The causes and effects of a substitute teacher shortage worsened by the pandemic and a lack of funding

Anika Aggarwal

Staff Writer

     The entire nation, including Fremont Unified School District, has been hit hard by a substitute teacher shortage. Without substitute teachers, schools are left to fend for themselves, requiring teachers to substitute for other classes. 

     “Almost every day, I’ve had to cover other teachers with current teachers in school to cover teachers who are absent,” Mrs. Chase shares.

     Mrs. Chase, the attendance clerk at American, is in charge of covering teacher absences and assigning substitutes to classrooms. She finds the situation exhausting for teachers as they lose valuable time for an unplanned assignment.

     “I’m sure they’re tired of it. I’m tired of asking, they’re tired of covering. It’s just part of what we have to do. It’s part of our jobs. It’s part of making sure that students have somebody in the class to teach it, or at least to guide them through something or whatever it is. It’s stressful for everybody. It’s stressful for me, because I have to ask them, you’ll give them all the extra work, and it’s hard to tell teachers every day that they have to help out.”

     Many teachers use prep periods for planning lessons, grading work, and day-to-day tasks needed to run a functional class. Mr. Rojas, a social studies teacher at American, expresses his frustrations with losing his prep period to sub for another class. 

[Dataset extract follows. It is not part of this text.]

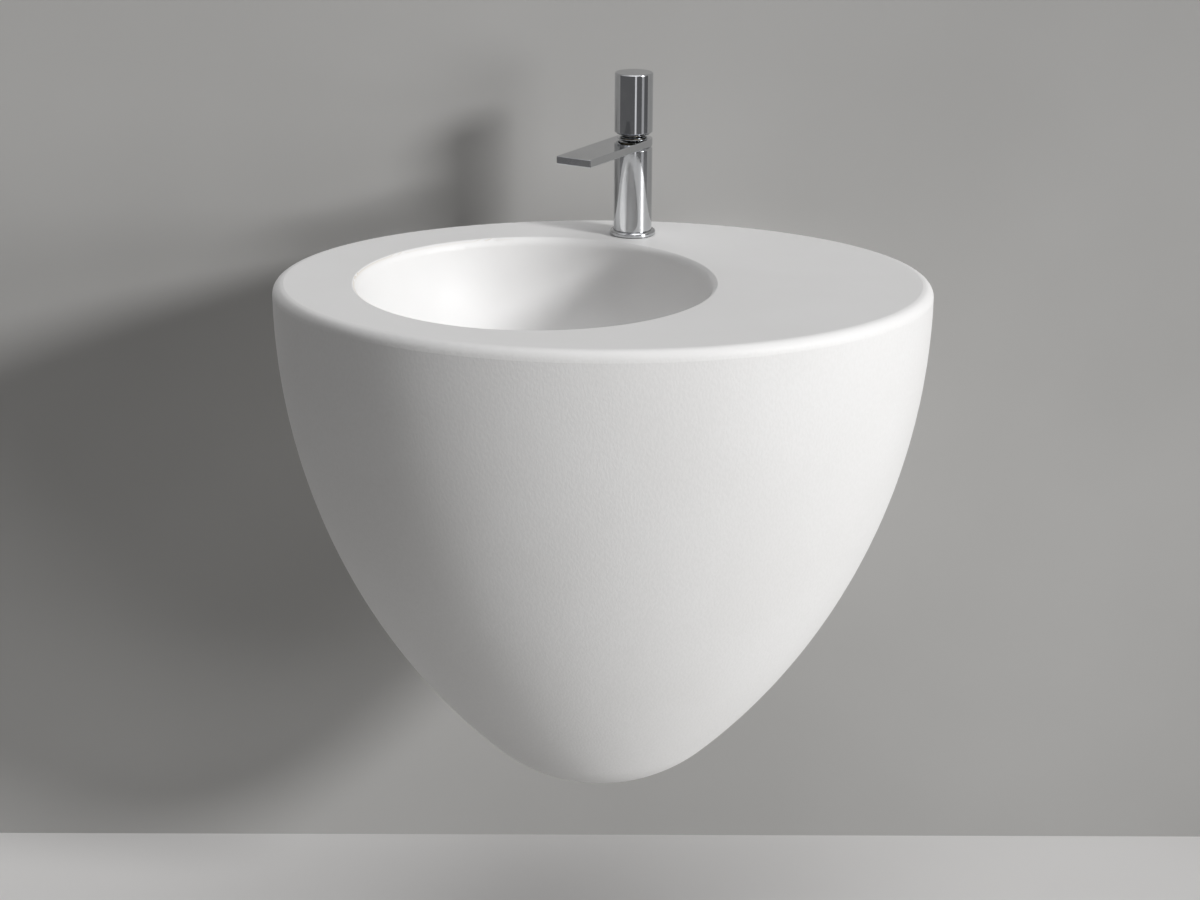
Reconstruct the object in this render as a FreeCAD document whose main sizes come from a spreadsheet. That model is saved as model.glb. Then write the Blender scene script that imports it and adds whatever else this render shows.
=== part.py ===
import FreeCAD, Part
import math
import os
import Sketcher
from FreeCAD import Placement, Rotation, Vector

# A wall hung basin: an egg-shaped ceramic vessel with a round bowl off centre, a deck tap with a
# slab spout and a joystick handle, a click waste and a bottle trap. Millimetres, +Z up.
# The origin is midway between the two wall bolts, on the wall plane; the front faces -Y.

os.makedirs("parts", exist_ok=True)
doc = FreeCAD.newDocument("wall_hung_basin")
sheet = doc.addObject("Spreadsheet::Sheet", "sizes")
pieces = []


# ---- sizes -----------------------------------------------------------------------------------

class Length:
    """A size: its number, and the formula over the sheet's cells that gives that number."""

    def __init__(self, number, formula):
        self.number = float(number)
        self.formula = formula

    def __add__(self, other):
        other = as_length(other)
        return Length(self.number + other.number, f"({self.formula} + {other.formula})")

    def __radd__(self, other):
        return as_length(other) + self

    def __sub__(self, other):
        other = as_length(other)
        return Length(self.number - other.number, f"({self.formula} - {other.formula})")

    def __rsub__(self, other):
        return as_length(other) - self

    def __mul__(self, other):
        other = as_length(other)
        return Length(self.number * other.number, f"({self.formula} * {other.formula})")

    def __rmul__(self, other):
        return as_length(other) * self

    def __truediv__(self, other):
        other = as_length(other)
        return Length(self.number / other.number, f"({self.formula} / {other.formula})")

    def __neg__(self):
        return Length(-self.number, f"(0 - {self.formula})")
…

     “I won’t be able to photocopy because I need to get the photocopier, I have to photocopy lots of sheets or several sheets…Sometimes during my prep period, I sometimes like to have it as a way to breathe in, and breathe out from the stress of the day. It’s an excellent way to de-stress and be stabilized and not have to worry.”

     And he’s not the only one who feels that way. Ms. Jeung, a social studies teacher, shares how the pandemic has worsened not only the substitute teacher shortage, but an increase in teacher absences as well, worsening the issue at hand.

     “We have more teachers that have to be out due to quarantine or kids they have to quarantine with. There are more absences simply because of COVID. This year, we would need more subs, but we have fewer as a result. I don’t blame the school, because it’s not the school’s fault. The district, if they can’t get enough subs with what they’re paying right now, then they need to pay more or figure out some way to do that.”

    The substitute shortage is also due partly to a larger teacher shortage, as less people enter the educational field.

     “There is a teacher shortage because more and more teachers are retiring, and less people are entering teaching. I entered the teaching world because I started off as a substitute” Mr. Rojas shares.

     Mrs. Jeung notices the lack of people going into education as a nation-wide trend as a result of low wages and a lack of benefits.

     “We need to spend a lot more money on subs and teachers, in order to simply keep what we already have. The reality is, we know that the number of people going into education has dropped significantly. We are simply not getting people going into teaching anymore, so this is only going to continue to get worse. Until we do something, until the district can show that they truly value those that are in the classroom, it’s just going to continue to get worse, but I would like them to recognize that reality and spend significantly more on teachers in the classroom.”

     The district has not put any plans forward or communicated with teachers about this issue, resulting in doubts as to whether or not the district is actively working towards a solution.

     “One of the frustrations of being a teacher is we have very little control or say over policies and over a huge multitude of things. People are frustrated, but there’s nothing that we can do” Mrs. Jeung adds.

     Teachers work tirelessly to teach students, and much of the work goes unnoticed and taken for granted. There is some concern as to whether the district understands the full gravity of the substitute shortage.

     “Those who are on top really need to stop, talk, and listen to those of us who are here every day teaching, here who are with students every day. Yes, you could go and you can visit your schools every day. But it’s not the same thing as having a teacher in the classroom” Mr. Rojas shares.

     Despite the mounting pressures on the school system and the daily walks to notify teachers to help out, Mrs. Chase is optimistic about this being a temporary issue, with new vaccination approvals leading the way in people returning to work.

     “If more parents in the younger kids from 5 to 11 start getting vaccinations then maybe more substitutes will come back on board, and they’ll be able to do some of what’s keeping some of them from not working. That’s a lot of a large age group, 5 to 11 that without a vaccination, that could potentially spread without having symptoms. By Christmas time or January next year, when we do second semester maybe this will be less. Pray it happens because I really need to not tell teachers to do all this every day.”

Mrs. Chase stands in front of Office K, where substitutes are normally checked in before heading to the classroom. With the substitute shortage, Mrs. Chase keeps track of when a teacher needs to sub for another class. “Since we started in August, ever since day two of school, almost every single day, I’ve had to cover teachers with other teachers,” she shares.